= Short exercise =
Copy out all of the material exactly as presented.

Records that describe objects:
========================================================================
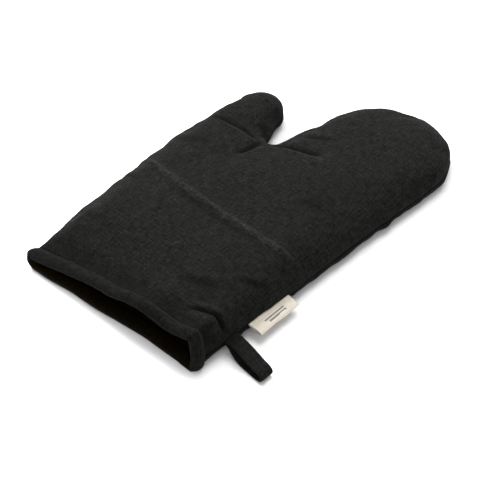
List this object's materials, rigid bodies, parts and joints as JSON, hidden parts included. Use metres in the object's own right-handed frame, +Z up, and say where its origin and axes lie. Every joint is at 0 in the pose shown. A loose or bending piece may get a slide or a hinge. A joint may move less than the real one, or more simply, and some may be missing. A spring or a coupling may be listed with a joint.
{
  "type": "oven mitt",
  "caption": "Flat padded oven mitt with a thumb, a turned cuff hem, a hanging loop and a folded side label.",
  "frame": {"origin": "on the table under the lower face, halfway along the mitt, on the cuff's centreline", "axes": "+Y from the cuff to the fingertips, +X away from the thumb, +Z up through the palm"},
  "size_m": [0.2125, 0.3098, 0.032],
  "materials": {
    "outer_cotton": "matt plain-woven cotton",
    "lining_cotton": "matt thin cotton",
    "wadding": "soft needled wadding",
    "thread": "twisted sewing thread",
    "label_tape": "woven cotton tape",
    "label_thread": "twisted sewing thread"
  },
  "bodies": {
    "cuff": {"upper_shell_cuff": "outer_cotton", "lower_shell_cuff": "outer_cotton", "upper_wadding_cuff": "wadding", "lower_wadding_cuff": "wadding", "upper_lining_cuff": "lining_cotton", "lower_lining_cuff": "lining_cotton", "seam_thread_cuff": "thread", "cuff_hem": "outer_cotton", "hem_topstitch": "thread"},
    "hand": {"upper_shell_hand": "outer_cotton", "lower_shell_hand": "outer_cotton", "upper_wadding_hand": "wadding", "lower_wadding_hand": "wadding", "upper_lining_hand": "lining_cotton", "lower_lining_hand": "lining_cotton", "seam_thread_hand": "thread"},
    "thumb": {"upper_shell_thumb": "outer_cotton", "lower_shell_thumb": "outer_cotton", "upper_wadding_thumb": "wadding", "lower_wadding_thumb": "wadding", "upper_lining_thumb": "lining_cotton", "lower_lining_thumb": "lining_cotton", "seam_thread_thumb": "thread"},
    "fingers": {"upper_shell_fingers": "outer_cotton", "lower_shell_fingers": "outer_cotton", "upper_wadding_fingers": "wadding", "lower_wadding_fingers": "wadding", "upper_lining_fingers": "lining_cotton", "lower_lining_fingers": "lining_cotton", "seam_thread_fingers": "thread"},
    "hanging_loop": {"hanging_loop": "outer_cotton", "loop_bar_tack": "thread"},
    "label": {"side_label": "label_tape", "label_stitches": "label_thread"}
  },
  "joints": [
    {"name": "half_fold", "type": "hinge", "parent": "cuff", "child": "hand", "pos_m": [0, -0.043, 0.02947], "axis": [1, 0, 0], "range_deg": [0, 150]},
    {"name": "thumb_fold", "type": "hinge", "parent": "hand", "child": "thumb", "pos_m": [-0.067, 0.059, 0.02717], "axis": [1, 0, 0], "range_deg": [0, 55]},
    {"name": "finger_fold", "type": "hinge", "parent": "hand", "child": "fingers", "pos_m": [0.037, 0.065, 0.02703], "axis": [1, 0, 0], "range_deg": [0, 65]},
    {"name": "loop_swing", "type": "hinge", "parent": "cuff", "child": "hanging_loop", "pos_m": [0.08115, -0.121, 0.0135], "axis": [0, -1, 0], "range_deg": [0, 90]},
    {"name": "label_flap", "type": "hinge", "parent": "cuff", "child": "label", "pos_m": [0.08293, -0.084, 0.0121], "axis": [0, -1, 0], "range_deg": [0, 90]}
  ]
}
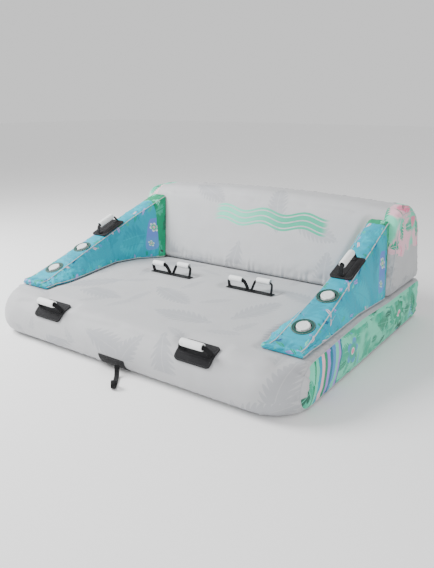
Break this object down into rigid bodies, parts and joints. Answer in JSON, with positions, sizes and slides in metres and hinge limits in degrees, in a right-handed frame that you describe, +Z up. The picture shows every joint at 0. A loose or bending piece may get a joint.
========================================================================
= Task output =
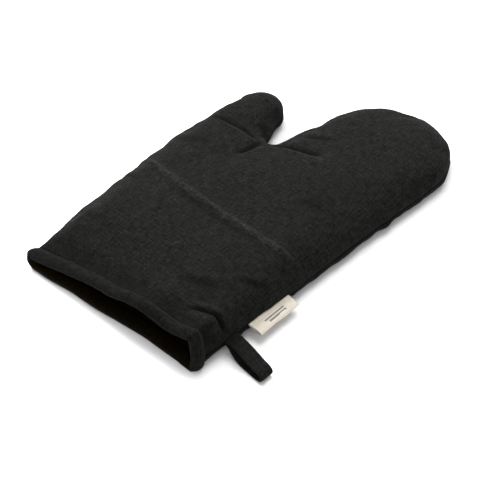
List this object's materials, rigid bodies, parts and joints as JSON, hidden parts included. Use metres in the object's own right-handed frame, +Z up, and say where its origin and axes lie. Every joint is at 0 in the pose shown. A loose or bending piece may get a slide or a hinge. A joint may move less than the real one, or more simply, and some may be missing. A spring or a coupling may be listed with a joint.
{
  "type": "oven mitt",
  "caption": "Flat padded oven mitt with a thumb, a turned cuff hem, a hanging loop and a folded side label.",
  "frame": {"origin": "on the table under the lower face, halfway along the mitt, on the cuff's centreline", "axes": "+Y from the cuff to the fingertips, +X away from the thumb, +Z up through the palm"},
  "size_m": [0.2125, 0.3098, 0.032],
  "materials": {
    "outer_cotton": "matt plain-woven cotton",
    "lining_cotton": "matt thin cotton",
    "wadding": "soft needled wadding",
    "thread": "twisted sewing thread",
    "label_tape": "woven cotton tape",
    "label_thread": "twisted sewing thread"
  },
  "bodies": {
    "cuff": {"upper_shell_cuff": "outer_cotton", "lower_shell_cuff": "outer_cotton", "upper_wadding_cuff": "wadding", "lower_wadding_cuff": "wadding", "upper_lining_cuff": "lining_cotton", "lower_lining_cuff": "lining_cotton", "seam_thread_cuff": "thread", "cuff_hem": "outer_cotton", "hem_topstitch": "thread"},
    "hand": {"upper_shell_hand": "outer_cotton", "lower_shell_hand": "outer_cotton", "upper_wadding_hand": "wadding", "lower_wadding_hand": "wadding", "upper_lining_hand": "lining_cotton", "lower_lining_hand": "lining_cotton", "seam_thread_hand": "thread"},
    "thumb": {"upper_shell_thumb": "outer_cotton", "lower_shell_thumb": "outer_cotton", "upper_wadding_thumb": "wadding", "lower_wadding_thumb": "wadding", "upper_lining_thumb": "lining_cotton", "lower_lining_thumb": "lining_cotton", "seam_thread_thumb": "thread"},
    "fingers": {"upper_shell_fingers": "outer_cotton", "lower_shell_fingers": "outer_cotton", "upper_wadding_fingers": "wadding", "lower_wadding_fingers": "wadding", "upper_lining_fingers": "lining_cotton", "lower_lining_fingers": "lining_cotton", "seam_thread_fingers": "thread"},
    "hanging_loop": {"hanging_loop": "outer_cotton", "loop_bar_tack": "thread"},
    "label": {"side_label": "label_tape", "label_stitches": "label_thread"}
  },
  "joints": [
    {"name": "half_fold", "type": "hinge", "parent": "cuff", "child": "hand", "pos_m": [0, -0.043, 0.02947], "axis": [1, 0, 0], "range_deg": [0, 150]},
    {"name": "thumb_fold", "type": "hinge", "parent": "hand", "child": "thumb", "pos_m": [-0.067, 0.059, 0.02717], "axis": [1, 0, 0], "range_deg": [0, 55]},
    {"name": "finger_fold", "type": "hinge", "parent": "hand", "child": "fingers", "pos_m": [0.037, 0.065, 0.02703], "axis": [1, 0, 0], "range_deg": [0, 65]},
    {"name": "loop_swing", "type": "hinge", "parent": "cuff", "child": "hanging_loop", "pos_m": [0.08115, -0.121, 0.0135], "axis": [0, -1, 0], "range_deg": [0, 90]},
    {"name": "label_flap", "type": "hinge", "parent": "cuff", "child": "label", "pos_m": [0.08293, -0.084, 0.0121], "axis": [0, -1, 0], "range_deg": [0, 90]}
  ]
}
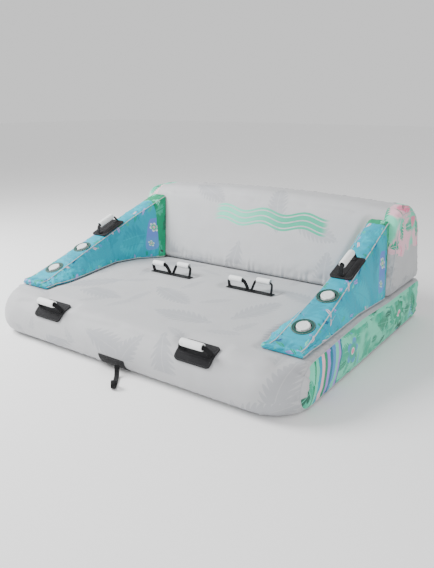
Break this object down into rigid bodies, parts and joints. Answer in JSON, with positions, sizes and slides in metres and hinge limits in degrees, in a right-handed frame that you describe, +Z up. The picture shows every joint at 0. A loose or bending piece may get a joint.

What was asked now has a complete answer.